While many continue to pour in tributes in memory of Queen Elizabeth II who died on Thursday, September 8 and will be buried today, September 19, Graphic Showbiz looks back into the life of the monarch and how well she served the creative, entertainment industry.

Queen Elizabeth II ascended the throne at the dawn of the age of mass media. Her coronation in 1953 was the first national television event and almost every step she took in public after that was documented on film. As a result, there were shows and documentaries to stream about her.

On the contrary, a number of actresses have attempted to portray what might have happened behind closed doors during her private moments.

Queen Elizabeth II watches a performance by Giovanni Guzzo on a Stradivarius violin at the Royal Academy of Music in London.

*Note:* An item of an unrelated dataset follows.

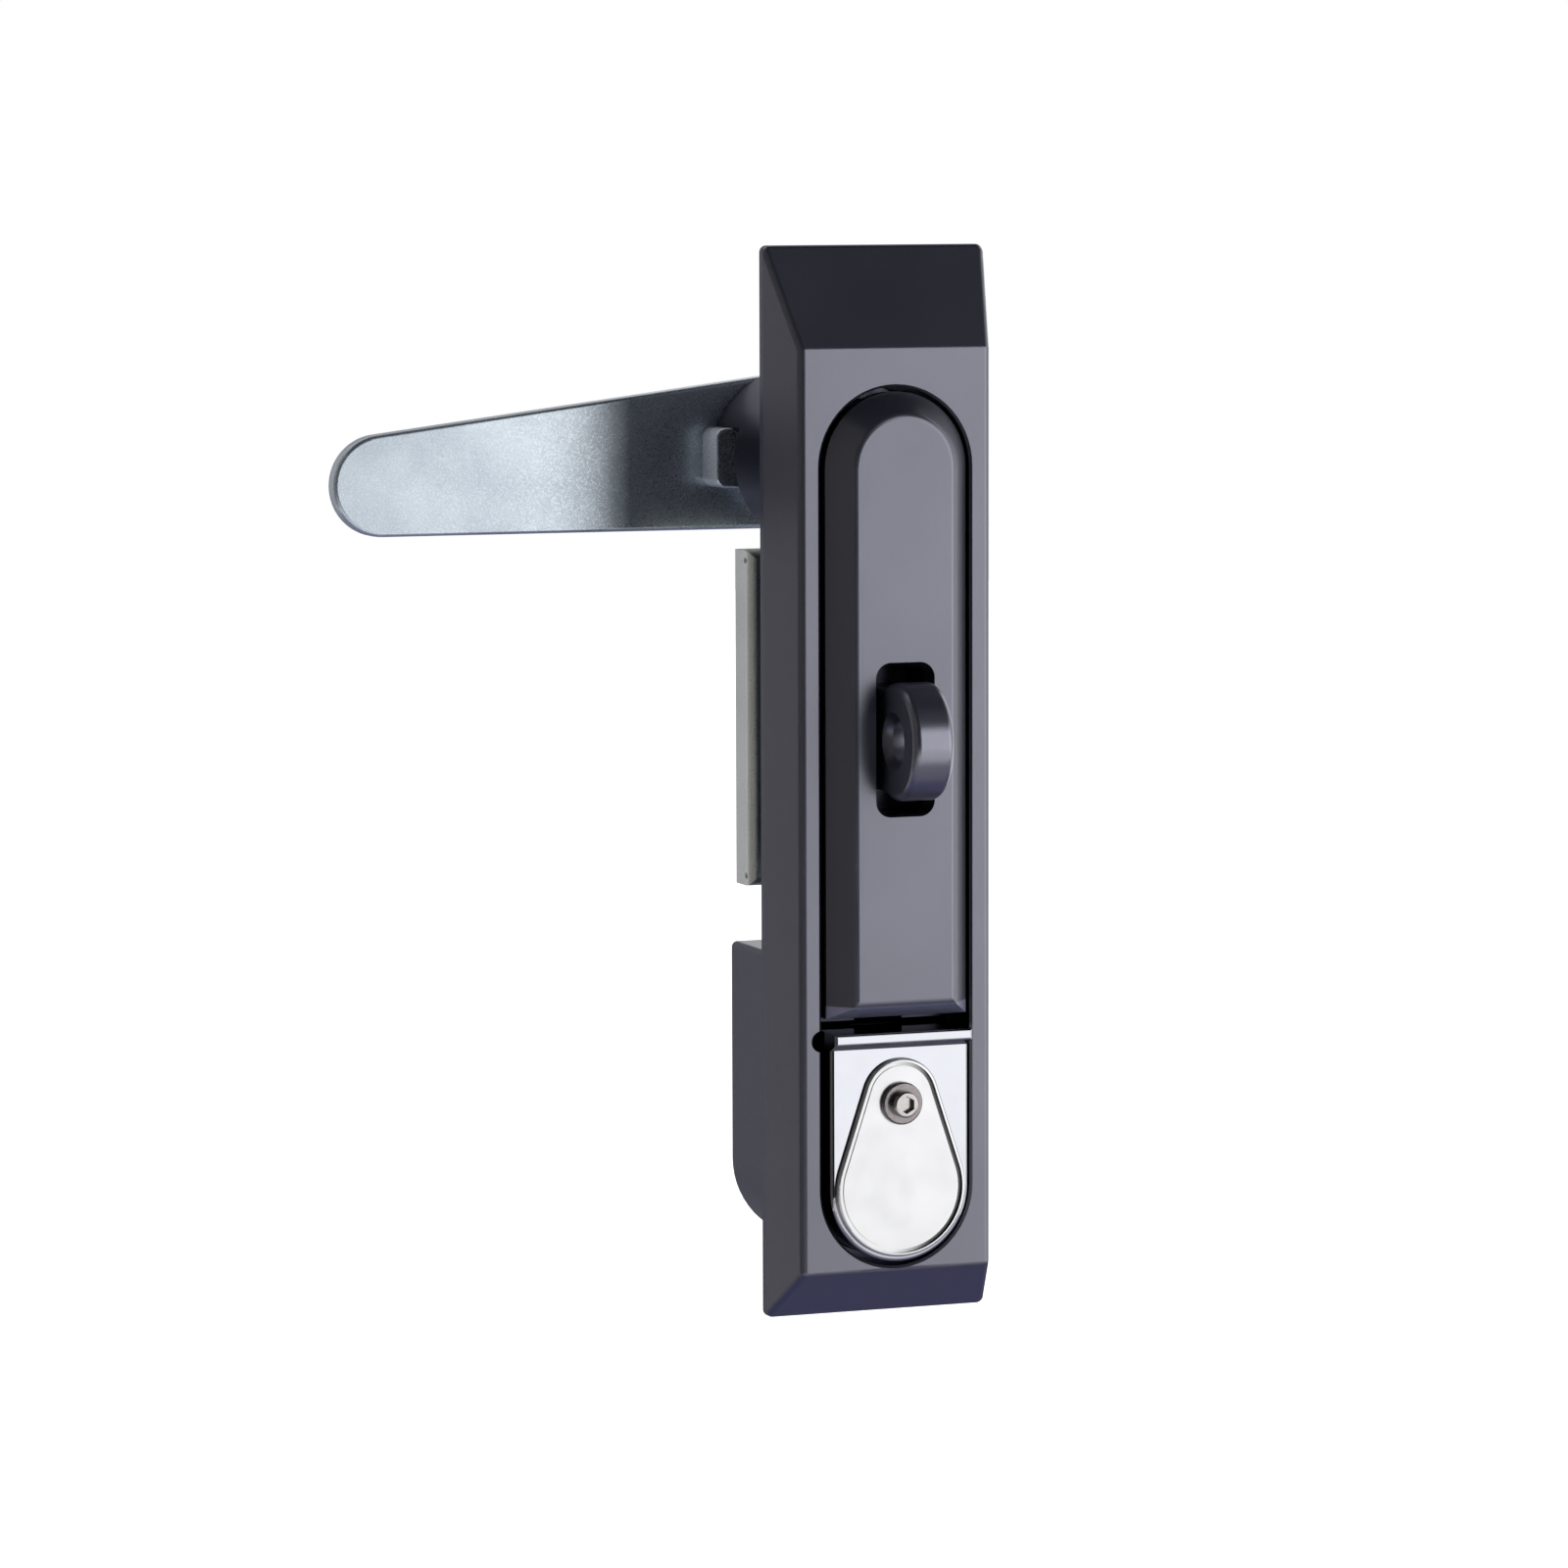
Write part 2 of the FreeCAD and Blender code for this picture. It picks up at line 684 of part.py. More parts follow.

Picture: PA

During Queen Elizabeth's reign, drama, poetry and art flourished. Playwrights like Christopher Marlowe and Shakespeare, poets like Edmund Spenser and scientists like Francis Bacon all found ways to express their genius, thanks to the patronage of Queen Elizabeth's court members. From the start of her reign, Queen Elizabeth was a major patron of the arts.

Previously, playhouses had often been castigated or closed down for being 'immoral,' but the Privy Council prevented the Mayor of London from closing the theatres in 1580 by citing Queen Elizabeth's personal fondness for theatre.

Not only did she support the arts, Queen Elizabeth also often featured. For example, Queen Elizabeth appears allegorically as several characters in Spenser's Faerie Queen.

During Queen Elizabeth's reign, attending plays was a popular pastime and that influenced the theatre of the time.

The theatres were set up in such a way that both rich and poor people could use them.

The poor would be forced to stand, while the wealthy would sit in the covered seats around them.

As a result, everyone enjoyed going to the theatre and that placed the financial condition of the entertainment industry in a better place.

Queen Elizabeth II goes home today - President Akufo-Addo at funeral

Other forms of entertainment

Other forms of entertainment were dancing, chess, checkers and tennis. On street corners, there were street entertainers performing magic tricks among others.

Queen Elizabeth was known to enjoy chess and dancing.

Nobles also enjoyed hunting and horseback riding, which Queen Elizabeth also enjoyed.

All classes, however, reveled in the vicious entertainment of bear-baiting, in which dogs were unleashed on a bear while onlookers watched.

People bet on whether the dogs or the bear would win.

To say the least, Queen Elizabeth did not only put herself in ensuring the betterment of the entertainment industry but she also participated and was a big fan of varied entertainment related news and activities.

Due to her interest and engagement in the showbiz sector, the Queen got featured in many movies and music videos.

There were instances where script and movie writers wrote stories about the Queen and got people to play the roles.

All too soon, it is an end of an era as Queen Elizabeth will be buried alongside her husband Prince Philip in a small chapel in the grounds of Windsor Castle in a private ceremony after her state funeral today.